-- start --

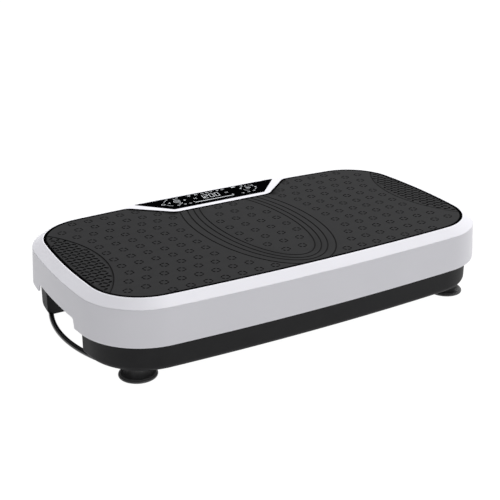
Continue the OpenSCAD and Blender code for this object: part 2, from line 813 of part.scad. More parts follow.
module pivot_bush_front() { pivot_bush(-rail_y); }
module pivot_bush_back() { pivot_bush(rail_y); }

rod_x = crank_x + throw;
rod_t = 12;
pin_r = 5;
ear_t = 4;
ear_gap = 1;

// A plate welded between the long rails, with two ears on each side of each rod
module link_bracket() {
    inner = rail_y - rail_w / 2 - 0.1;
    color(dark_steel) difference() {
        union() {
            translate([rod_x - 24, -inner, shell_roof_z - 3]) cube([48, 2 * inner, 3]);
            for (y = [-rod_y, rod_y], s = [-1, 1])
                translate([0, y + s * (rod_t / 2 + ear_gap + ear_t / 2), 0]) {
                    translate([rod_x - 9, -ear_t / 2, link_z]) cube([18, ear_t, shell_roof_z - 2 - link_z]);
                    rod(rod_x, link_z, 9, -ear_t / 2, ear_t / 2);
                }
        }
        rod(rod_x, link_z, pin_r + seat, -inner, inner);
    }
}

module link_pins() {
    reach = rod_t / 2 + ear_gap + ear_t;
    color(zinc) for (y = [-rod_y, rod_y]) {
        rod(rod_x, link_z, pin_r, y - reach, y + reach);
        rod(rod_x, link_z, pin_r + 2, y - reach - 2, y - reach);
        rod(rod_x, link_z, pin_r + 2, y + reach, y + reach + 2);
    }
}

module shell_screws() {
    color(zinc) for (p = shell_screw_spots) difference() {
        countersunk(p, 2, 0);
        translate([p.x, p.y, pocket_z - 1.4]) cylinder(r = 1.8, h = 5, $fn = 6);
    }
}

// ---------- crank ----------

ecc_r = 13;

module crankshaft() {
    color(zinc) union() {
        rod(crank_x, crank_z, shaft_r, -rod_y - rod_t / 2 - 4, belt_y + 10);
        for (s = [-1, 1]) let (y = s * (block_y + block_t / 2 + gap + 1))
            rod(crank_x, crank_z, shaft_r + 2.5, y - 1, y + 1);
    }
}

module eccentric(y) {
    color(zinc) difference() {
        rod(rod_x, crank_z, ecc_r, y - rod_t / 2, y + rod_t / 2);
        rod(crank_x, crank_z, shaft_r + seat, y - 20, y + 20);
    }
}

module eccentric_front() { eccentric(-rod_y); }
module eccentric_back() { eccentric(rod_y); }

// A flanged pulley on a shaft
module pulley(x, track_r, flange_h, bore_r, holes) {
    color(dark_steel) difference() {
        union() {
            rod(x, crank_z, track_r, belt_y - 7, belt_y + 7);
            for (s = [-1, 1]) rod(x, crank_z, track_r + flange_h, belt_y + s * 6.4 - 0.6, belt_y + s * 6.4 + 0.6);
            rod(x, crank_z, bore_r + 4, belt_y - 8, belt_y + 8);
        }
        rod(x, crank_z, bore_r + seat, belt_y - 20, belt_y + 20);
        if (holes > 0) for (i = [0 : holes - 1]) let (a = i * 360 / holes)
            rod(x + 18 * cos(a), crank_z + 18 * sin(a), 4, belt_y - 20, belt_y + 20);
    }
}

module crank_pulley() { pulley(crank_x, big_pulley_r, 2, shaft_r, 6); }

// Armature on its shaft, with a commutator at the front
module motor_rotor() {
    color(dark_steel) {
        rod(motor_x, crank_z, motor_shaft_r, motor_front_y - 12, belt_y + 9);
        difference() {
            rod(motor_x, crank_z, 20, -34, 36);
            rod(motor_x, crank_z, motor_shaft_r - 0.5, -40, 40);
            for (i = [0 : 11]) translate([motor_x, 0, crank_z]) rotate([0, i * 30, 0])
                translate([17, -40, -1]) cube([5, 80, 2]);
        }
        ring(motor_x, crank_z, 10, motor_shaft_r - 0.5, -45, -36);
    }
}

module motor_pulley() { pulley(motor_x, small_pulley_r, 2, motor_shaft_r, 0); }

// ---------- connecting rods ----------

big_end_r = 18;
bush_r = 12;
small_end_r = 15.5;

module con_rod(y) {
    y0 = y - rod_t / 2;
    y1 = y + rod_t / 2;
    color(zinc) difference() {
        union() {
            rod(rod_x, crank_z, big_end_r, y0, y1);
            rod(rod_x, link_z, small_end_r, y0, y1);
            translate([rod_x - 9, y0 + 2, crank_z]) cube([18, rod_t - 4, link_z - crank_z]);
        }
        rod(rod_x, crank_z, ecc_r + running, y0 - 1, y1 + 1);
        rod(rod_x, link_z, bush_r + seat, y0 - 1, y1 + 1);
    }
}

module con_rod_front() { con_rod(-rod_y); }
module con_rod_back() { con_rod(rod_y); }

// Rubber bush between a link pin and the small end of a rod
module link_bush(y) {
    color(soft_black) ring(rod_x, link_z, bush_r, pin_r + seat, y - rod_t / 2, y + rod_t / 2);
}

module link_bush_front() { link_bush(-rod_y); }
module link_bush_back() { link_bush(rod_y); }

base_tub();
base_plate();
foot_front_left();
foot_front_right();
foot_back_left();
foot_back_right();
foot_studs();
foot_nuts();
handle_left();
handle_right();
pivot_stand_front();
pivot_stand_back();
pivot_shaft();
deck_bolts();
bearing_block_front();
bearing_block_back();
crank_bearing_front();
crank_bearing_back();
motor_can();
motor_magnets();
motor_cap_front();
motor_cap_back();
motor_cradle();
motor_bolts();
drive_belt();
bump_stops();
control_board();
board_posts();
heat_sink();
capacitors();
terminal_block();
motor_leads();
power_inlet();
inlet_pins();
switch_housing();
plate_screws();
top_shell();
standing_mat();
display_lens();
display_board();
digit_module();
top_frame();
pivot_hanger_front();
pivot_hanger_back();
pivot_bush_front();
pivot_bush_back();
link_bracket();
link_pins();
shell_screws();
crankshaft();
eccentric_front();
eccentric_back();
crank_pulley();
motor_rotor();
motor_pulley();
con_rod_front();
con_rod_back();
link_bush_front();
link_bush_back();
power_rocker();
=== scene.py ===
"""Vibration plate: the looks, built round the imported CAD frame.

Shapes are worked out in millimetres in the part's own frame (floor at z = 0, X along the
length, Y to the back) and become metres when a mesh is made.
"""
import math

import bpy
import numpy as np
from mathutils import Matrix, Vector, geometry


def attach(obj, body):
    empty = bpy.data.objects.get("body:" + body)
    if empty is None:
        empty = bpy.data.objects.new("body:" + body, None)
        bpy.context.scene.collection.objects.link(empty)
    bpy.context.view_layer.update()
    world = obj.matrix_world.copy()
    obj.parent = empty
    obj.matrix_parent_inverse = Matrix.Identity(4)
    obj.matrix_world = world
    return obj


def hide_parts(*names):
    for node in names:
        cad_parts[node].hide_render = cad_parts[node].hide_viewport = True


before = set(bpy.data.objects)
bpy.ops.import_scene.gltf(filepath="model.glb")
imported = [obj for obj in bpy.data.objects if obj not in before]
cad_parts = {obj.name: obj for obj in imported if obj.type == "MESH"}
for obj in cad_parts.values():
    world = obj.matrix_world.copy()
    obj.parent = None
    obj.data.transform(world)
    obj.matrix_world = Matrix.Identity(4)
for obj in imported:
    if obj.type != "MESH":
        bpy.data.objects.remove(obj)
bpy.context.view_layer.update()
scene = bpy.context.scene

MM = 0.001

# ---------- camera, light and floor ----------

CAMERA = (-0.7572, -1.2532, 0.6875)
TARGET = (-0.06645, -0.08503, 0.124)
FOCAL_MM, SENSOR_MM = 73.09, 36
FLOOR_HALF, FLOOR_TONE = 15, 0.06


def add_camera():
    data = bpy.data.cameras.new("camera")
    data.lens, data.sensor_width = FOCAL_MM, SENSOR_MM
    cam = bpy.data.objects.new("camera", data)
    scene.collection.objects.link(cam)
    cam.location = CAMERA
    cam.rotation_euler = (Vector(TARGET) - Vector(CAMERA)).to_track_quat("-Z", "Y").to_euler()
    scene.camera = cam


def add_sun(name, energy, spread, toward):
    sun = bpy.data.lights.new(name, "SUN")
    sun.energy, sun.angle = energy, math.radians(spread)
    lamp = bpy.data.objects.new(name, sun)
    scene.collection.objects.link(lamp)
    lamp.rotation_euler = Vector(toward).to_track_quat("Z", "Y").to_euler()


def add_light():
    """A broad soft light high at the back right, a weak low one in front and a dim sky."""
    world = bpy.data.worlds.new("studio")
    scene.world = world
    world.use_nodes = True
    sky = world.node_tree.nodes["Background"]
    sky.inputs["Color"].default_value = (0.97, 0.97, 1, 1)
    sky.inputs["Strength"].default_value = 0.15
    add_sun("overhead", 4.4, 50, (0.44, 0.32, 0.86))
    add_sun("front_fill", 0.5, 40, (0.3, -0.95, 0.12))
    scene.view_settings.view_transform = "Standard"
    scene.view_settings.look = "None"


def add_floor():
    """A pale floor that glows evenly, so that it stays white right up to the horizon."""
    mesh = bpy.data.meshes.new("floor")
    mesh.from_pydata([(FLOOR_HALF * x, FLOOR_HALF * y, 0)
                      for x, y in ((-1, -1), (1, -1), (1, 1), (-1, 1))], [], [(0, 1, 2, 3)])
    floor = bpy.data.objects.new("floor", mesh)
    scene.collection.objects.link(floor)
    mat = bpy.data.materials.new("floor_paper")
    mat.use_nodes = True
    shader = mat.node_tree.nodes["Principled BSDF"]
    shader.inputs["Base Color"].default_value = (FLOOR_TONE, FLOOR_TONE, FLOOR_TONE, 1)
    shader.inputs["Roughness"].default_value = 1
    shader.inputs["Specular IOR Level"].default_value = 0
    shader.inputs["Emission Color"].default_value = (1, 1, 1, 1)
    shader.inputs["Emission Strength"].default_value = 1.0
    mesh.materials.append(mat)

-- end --

**WHAT TO DO:**
Give back, exactly as written, each line from the one that contains "end of a rod" through the one that contains "for node in".

**FINAL RESULT:**
// Rubber bush between a link pin and the small end of a rod
module link_bush(y) {
    color(soft_black) ring(rod_x, link_z, bush_r, pin_r + seat, y - rod_t / 2, y + rod_t / 2);
}

module link_bush_front() { link_bush(-rod_y); }
module link_bush_back() { link_bush(rod_y); }

base_tub();
base_plate();
foot_front_left();
foot_front_right();
foot_back_left();
foot_back_right();
foot_studs();
foot_nuts();
handle_left();
handle_right();
pivot_stand_front();
pivot_stand_back();
pivot_shaft();
deck_bolts();
bearing_block_front();
bearing_block_back();
crank_bearing_front();
crank_bearing_back();
motor_can();
motor_magnets();
motor_cap_front();
motor_cap_back();
motor_cradle();
motor_bolts();
drive_belt();
bump_stops();
control_board();
board_posts();
heat_sink();
capacitors();
terminal_block();
motor_leads();
power_inlet();
inlet_pins();
switch_housing();
plate_screws();
top_shell();
standing_mat();
display_lens();
display_board();
digit_module();
top_frame();
pivot_hanger_front();
pivot_hanger_back();
pivot_bush_front();
pivot_bush_back();
link_bracket();
link_pins();
shell_screws();
crankshaft();
eccentric_front();
eccentric_back();
crank_pulley();
motor_rotor();
motor_pulley();
con_rod_front();
con_rod_back();
link_bush_front();
link_bush_back();
power_rocker();
=== scene.py ===
"""Vibration plate: the looks, built round the imported CAD frame.

Shapes are worked out in millimetres in the part's own frame (floor at z = 0, X along the
length, Y to the back) and become metres when a mesh is made.
"""
import math

import bpy
import numpy as np
from mathutils import Matrix, Vector, geometry


def attach(obj, body):
    empty = bpy.data.objects.get("body:" + body)
    if empty is None:
        empty = bpy.data.objects.new("body:" + body, None)
        bpy.context.scene.collection.objects.link(empty)
    bpy.context.view_layer.update()
    world = obj.matrix_world.copy()
    obj.parent = empty
    obj.matrix_parent_inverse = Matrix.Identity(4)
    obj.matrix_world = world
    return obj


def hide_parts(*names):
    for node in names:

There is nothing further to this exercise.